The situation in Ukraine gives us the opportunity to discuss the restrictive measures, commonly called “sanctions”, adopted by the European Union against the Russian Federation.

I. Context and objective

The end of the Cold War gave rise to cooperation within the international community in an attempt to maintain world peace. The fall of the USSR and the invasion of Kuwait allowed economic sanctions to be put forward as a tool for maintaining peace.

Indeed, traditionally, sanctions are presented as a fair measure between, on the one hand, passivity (the acceptance of violence or serious illegal acts) and, on the other hand, military intervention (war).

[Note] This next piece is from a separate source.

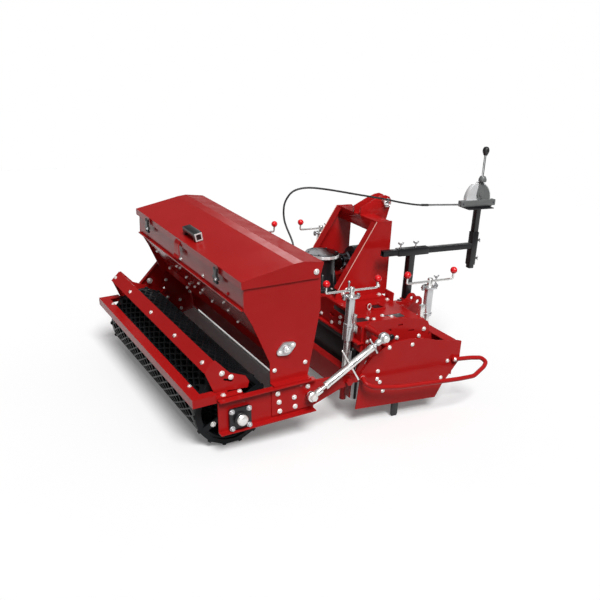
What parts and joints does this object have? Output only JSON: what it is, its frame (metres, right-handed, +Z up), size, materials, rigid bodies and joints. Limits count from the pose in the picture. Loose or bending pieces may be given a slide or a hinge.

The inevitable collateral damage affecting mainly the civilian population in the context of comprehensive economic sanctions has led to the implementation of smart sanctions targeting specific individuals or institutions

Following the war unleashed by the Russian Federation against Ukraine and the serious consequences that ensued, the United States, the European Union and many other States wished to react without intervening militarily in order to avoid starting a world war.

Sanctions were therefore imposed because of their expected effectiveness.

Beyond their punitive nature, the goal is to weaken the Russian state economically in the hope of getting the Russian Federation back to the negotiating table.

II. Restrictive measures adopted by the European Union against Russia

Among the sanctions adopted by the European Union is the freezing of the assets and resources of more than 700 Russian individuals.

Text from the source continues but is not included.